HEBOH SOAL NASAB DAN PENTINGNYA MEMAHAMI KONSEP ILMU YANG BENAR

HEBOH SOAL NASAB  DAN PENTINGNYA MEMAHAMI KONSEP ILMU YANG BENAR

 

Artikel Terbaru ke-1.983

Oleh: Dr. Adian Husaini (www.adianhusaini.id)

 

            Mencermati perdebatan soal “nasab” yang sangat heboh akhir-akhir ini, ujung-ujungnya menyadarkan kita akan pentingnya pemahaman tentang “konsep ilmu” yang benar. Sebab, memang disitulah akar masalahnya. Inilah yang dikatakan oleh Prof. Syed Muhammad Naquib al-Attas, bahwa problem terbesar yang dihadapi oleh umat Islam saat ini adalah problematika ilmu.

            Ada seorang yang membuat definisi sendiri tentang apa itu “ilmu” dan “ilmiah”. Ujung-ujungnya, ia terjebak kepada empirisisme. Bahwa yang ilmiah itu harus terverifikasi oleh indera manusia. Membatasi ilmiah hanya pada hal yang bisa terindera ini adalah logika kaum Bani Israel yang menolak untuk beriman sampai melihat Allah dengan mata kepala mereka sendiri. (QS 2: 55).

            Fatalnya, ia menyatakan, bahwa keimanan itu berbeda dengan keilmuan. Iman adalah hal harus dipercayai, tetapi tidak harus dibuktikan secara ilmiah. Tentu saja ini sangat keliru. Sebab, dalam Islam, iman itu harus berdasarkan ilmu. Allah memerintahkan: Fa’lam annahuu laa-ilaaha illallah!      

Jika orang tersebut membatasi yang ilmiah hanya pada aspek inderawi, maka hampir bisa dipastikan, orang itu pun tidak akan bisa memastikan secara inderawi, siapa sebenarnya ayah dan ibunya. Pasti ia tidak dapat membuktikan secara inderawi apakah nenek moyangnya dulu adalah Nabi Adam atau monyet. Silakan dibuktikan secara inderawi!

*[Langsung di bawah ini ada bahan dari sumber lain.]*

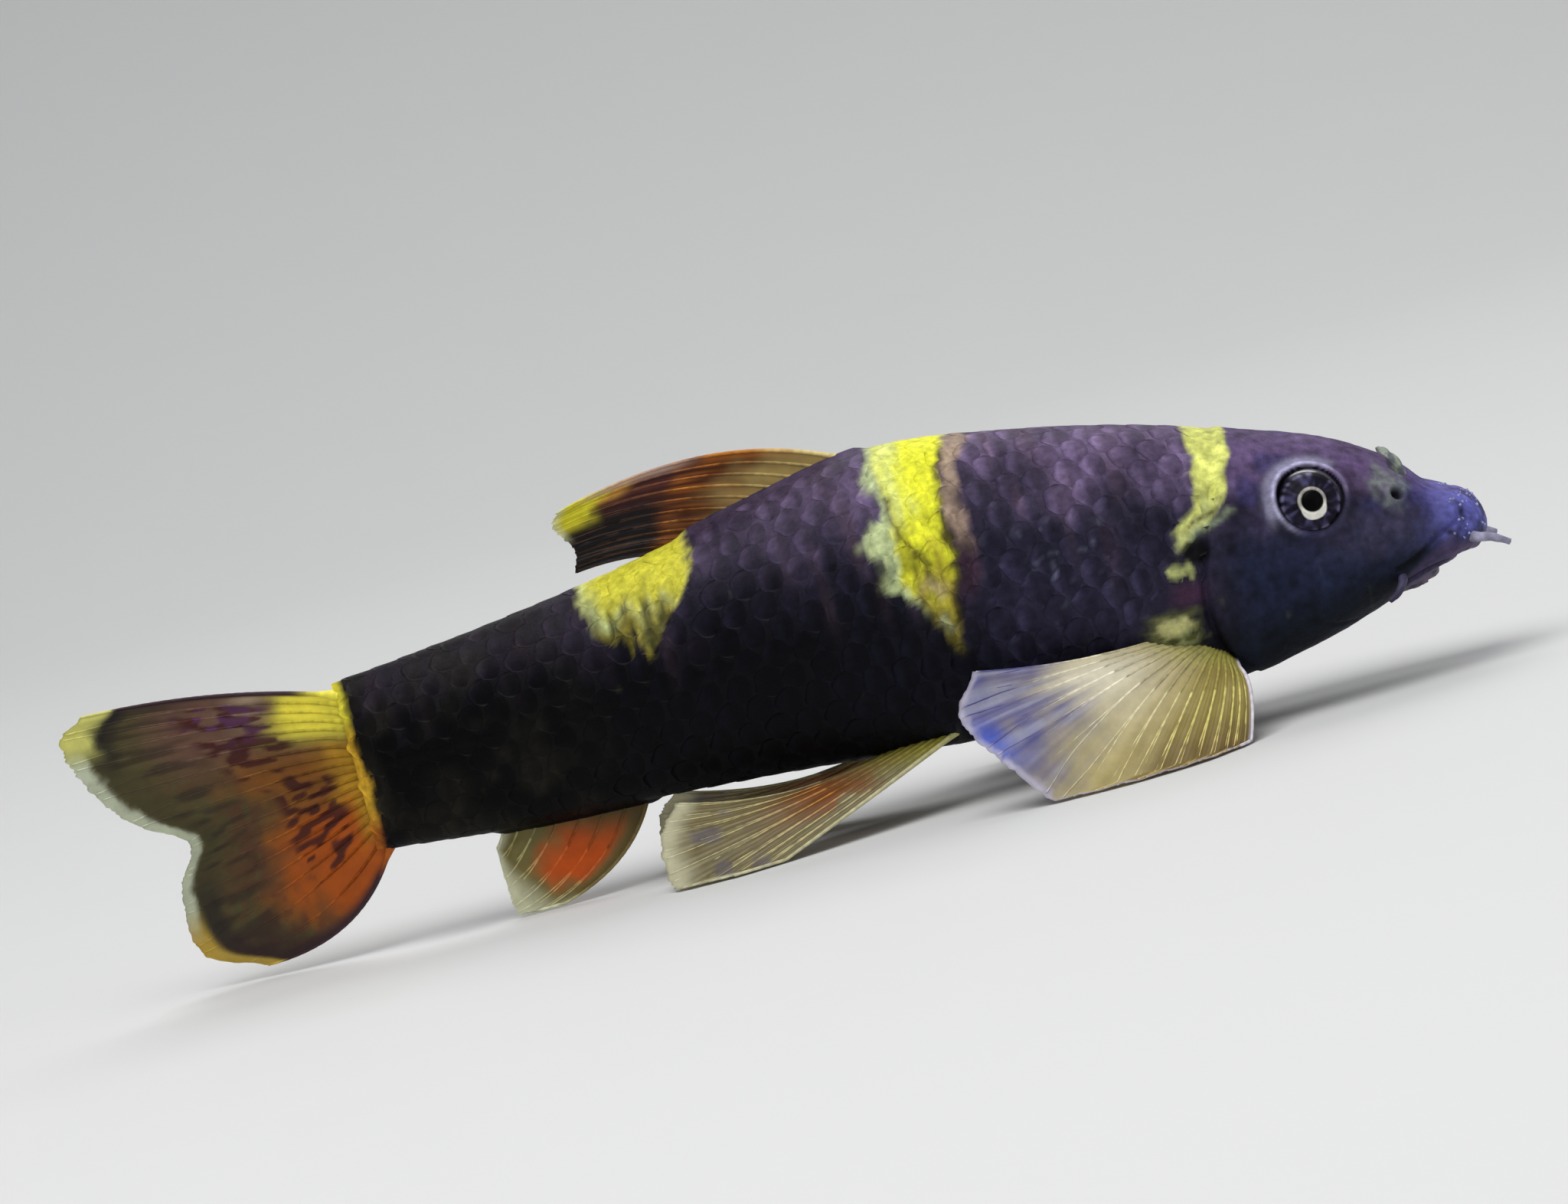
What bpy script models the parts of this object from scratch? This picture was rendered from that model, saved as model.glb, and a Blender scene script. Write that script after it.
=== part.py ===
# A panda garra resting on its paired fins and anal fin, life size, as a still display model.
# It is modelled in millimetres, with +Z up and the head towards +X, and settled in metres at the end.
# Heights and places follow the fish from its snout: a station is the distance behind the snout tip.
import math

import bmesh
import bpy
from mathutils import Matrix, Vector

MM = 0.001
GAP = 0.3  # between touching pieces
SIDES = {"left": 1, "right": -1}

# The whole fish
SNOUT_X = 60.0  # the snout tip, ahead of the rear edge of the anal fin
SNOUT_Z = 7.9
STANDARD_LENGTH = 66.8  # snout tip to the root of the tail fin
TAIL_SWING = 2.0  # how far the tail root is swung to the fish's left
SWING_START = 30.0

# Station, back height, belly height, half width, share of the depth where it is widest
BODY_STATIONS = (
    (1.6, 10.00, 6.45, 3.55, 0.40),
    (3.2, 11.35, 5.95, 4.10, 0.38),
    (5.0, 13.00, 5.35, 4.70, 0.38),
    (8.0, 14.85, 4.30, 5.30, 0.40),
    (12.0, 16.35, 3.25, 5.90, 0.41),
    (17.0, 18.10, 2.55, 6.40, 0.43),
    (24.0, 19.85, 2.60, 6.60, 0.45),
    (33.0, 21.20, 3.20, 6.15, 0.48),
    (41.0, 20.00, 4.00, 5.20, 0.50),
    (49.0, 18.30, 4.60, 4.05, 0.50),
    (58.0, 17.00, 5.00, 2.85, 0.50),
    (STANDARD_LENGTH, 16.10, 5.85, 1.75, 0.50),
)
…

            Dalam kehidupan sehari-hari, orang itu juga tidak akan pernah naik pesawat, jika ia mau bersikap ilmiah. Ia harus membuktikan sendiri, bahwa pilotnya benar-benar seorang pilot yang berpendidikan dan berpengalaman sebagai pilot! Bukan pelawak yang ngaku-ngaku sebagai pilot. Ia harus mengecek sendiri, apakah pesawat itu ada bahan bakarnya atau tidak! Apakah mesin pesawat itu bekerja dengan baik atau tidak! Tidak mungkin ia akan memastikan semua itu secara inderawi, dengan mata kepalanya sendiri!

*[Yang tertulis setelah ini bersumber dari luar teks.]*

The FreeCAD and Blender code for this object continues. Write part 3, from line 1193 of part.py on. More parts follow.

            Jadi, ia harus percaya saja apa yang dikatakan pramugari atau orang yang mengaku sebagai pilot. Bahkan, ia pun tidak tahu, pesawat itu sebenarnya mengarah ke tujuan mana. Jika ia konsisten bersikap ilmiah, maka ketika ia ingin bepergian dari Jakarta ke Medan, sangatlah logis jika ia berjalan kaki, naik sepeda, atau berenang, menyeberangi lautan.

            Memahami itu semua, patutlah kita bersyukur sebagai muslim, kita memiliki konsep ilmu yang unik dan unggul. Sebagaimana disebutkan dalam al-Aqaid al-Nasafiah, Islam mengakui tiga sumber ilmu: panca indera, akal, dan khabar shadiq. Logika dari akal yang sehat dan diterima secara universal, merupakan sumber ilmu yang pasti pula. Begitu juga dengan khabar yang mutawatir dan diterima oleh orang-orang terpercaya.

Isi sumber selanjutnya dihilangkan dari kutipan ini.